> [SUPPLIED INFORMATION]
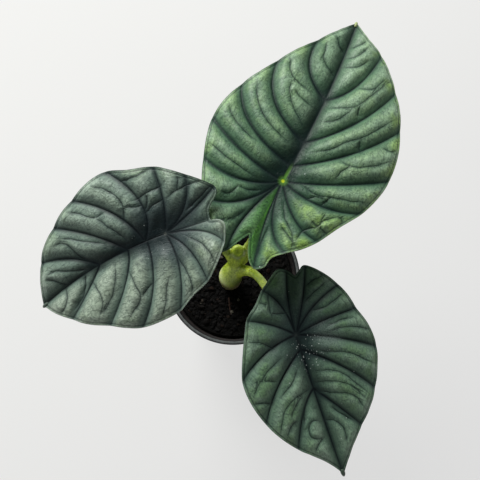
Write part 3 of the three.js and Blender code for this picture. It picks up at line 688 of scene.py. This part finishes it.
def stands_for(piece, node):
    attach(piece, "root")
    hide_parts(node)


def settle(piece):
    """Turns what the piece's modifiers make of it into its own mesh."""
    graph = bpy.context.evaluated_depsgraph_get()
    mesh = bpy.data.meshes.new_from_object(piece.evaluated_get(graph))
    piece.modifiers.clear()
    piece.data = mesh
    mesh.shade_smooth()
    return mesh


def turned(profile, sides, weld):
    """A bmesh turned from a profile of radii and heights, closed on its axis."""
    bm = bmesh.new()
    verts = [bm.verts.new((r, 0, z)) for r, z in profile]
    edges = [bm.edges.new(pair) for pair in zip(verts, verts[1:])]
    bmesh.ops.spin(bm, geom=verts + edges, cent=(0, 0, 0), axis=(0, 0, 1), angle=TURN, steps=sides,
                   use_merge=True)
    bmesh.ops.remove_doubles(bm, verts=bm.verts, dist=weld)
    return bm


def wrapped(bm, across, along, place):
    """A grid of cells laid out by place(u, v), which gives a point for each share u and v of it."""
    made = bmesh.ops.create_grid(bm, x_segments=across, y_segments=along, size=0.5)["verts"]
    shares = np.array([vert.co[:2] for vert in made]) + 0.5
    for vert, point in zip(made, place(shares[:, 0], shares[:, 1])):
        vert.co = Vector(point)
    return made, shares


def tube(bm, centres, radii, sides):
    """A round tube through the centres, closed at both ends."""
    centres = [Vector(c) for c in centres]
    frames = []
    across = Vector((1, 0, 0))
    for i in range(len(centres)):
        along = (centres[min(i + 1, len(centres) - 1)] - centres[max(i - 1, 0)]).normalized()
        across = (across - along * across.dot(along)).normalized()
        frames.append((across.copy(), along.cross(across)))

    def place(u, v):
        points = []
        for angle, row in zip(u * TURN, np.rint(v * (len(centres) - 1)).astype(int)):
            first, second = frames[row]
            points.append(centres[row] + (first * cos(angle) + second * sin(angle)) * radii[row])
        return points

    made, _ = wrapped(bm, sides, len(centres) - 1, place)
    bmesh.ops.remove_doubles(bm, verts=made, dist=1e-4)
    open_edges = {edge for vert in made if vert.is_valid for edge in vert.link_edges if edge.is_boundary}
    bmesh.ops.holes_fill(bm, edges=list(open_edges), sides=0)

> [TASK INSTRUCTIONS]
Write down the full listing again, exactly.

> [EXPECTED ANSWER]
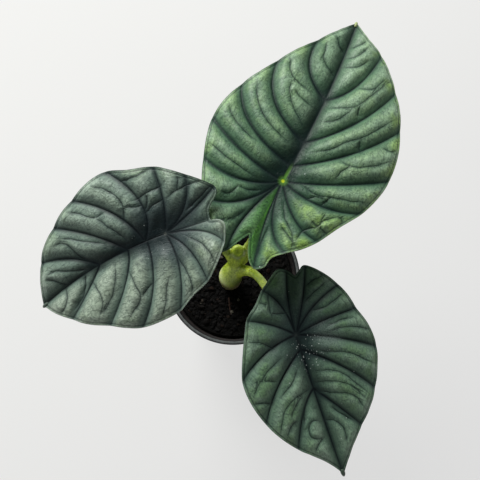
Write part 3 of the three.js and Blender code for this picture. It picks up at line 688 of scene.py. This part finishes it.
def stands_for(piece, node):
    attach(piece, "root")
    hide_parts(node)


def settle(piece):
    """Turns what the piece's modifiers make of it into its own mesh."""
    graph = bpy.context.evaluated_depsgraph_get()
    mesh = bpy.data.meshes.new_from_object(piece.evaluated_get(graph))
    piece.modifiers.clear()
    piece.data = mesh
    mesh.shade_smooth()
    return mesh


def turned(profile, sides, weld):
    """A bmesh turned from a profile of radii and heights, closed on its axis."""
    bm = bmesh.new()
    verts = [bm.verts.new((r, 0, z)) for r, z in profile]
    edges = [bm.edges.new(pair) for pair in zip(verts, verts[1:])]
    bmesh.ops.spin(bm, geom=verts + edges, cent=(0, 0, 0), axis=(0, 0, 1), angle=TURN, steps=sides,
                   use_merge=True)
    bmesh.ops.remove_doubles(bm, verts=bm.verts, dist=weld)
    return bm


def wrapped(bm, across, along, place):
    """A grid of cells laid out by place(u, v), which gives a point for each share u and v of it."""
    made = bmesh.ops.create_grid(bm, x_segments=across, y_segments=along, size=0.5)["verts"]
    shares = np.array([vert.co[:2] for vert in made]) + 0.5
    for vert, point in zip(made, place(shares[:, 0], shares[:, 1])):
        vert.co = Vector(point)
    return made, shares


def tube(bm, centres, radii, sides):
    """A round tube through the centres, closed at both ends."""
    centres = [Vector(c) for c in centres]
    frames = []
    across = Vector((1, 0, 0))
    for i in range(len(centres)):
        along = (centres[min(i + 1, len(centres) - 1)] - centres[max(i - 1, 0)]).normalized()
        across = (across - along * across.dot(along)).normalized()
        frames.append((across.copy(), along.cross(across)))

    def place(u, v):
        points = []
        for angle, row in zip(u * TURN, np.rint(v * (len(centres) - 1)).astype(int)):
            first, second = frames[row]
            points.append(centres[row] + (first * cos(angle) + second * sin(angle)) * radii[row])
        return points

    made, _ = wrapped(bm, sides, len(centres) - 1, place)
    bmesh.ops.remove_doubles(bm, verts=made, dist=1e-4)
    open_edges = {edge for vert in made if vert.is_valid for edge in vert.link_edges if edge.is_boundary}
    bmesh.ops.holes_fill(bm, edges=list(open_edges), sides=0)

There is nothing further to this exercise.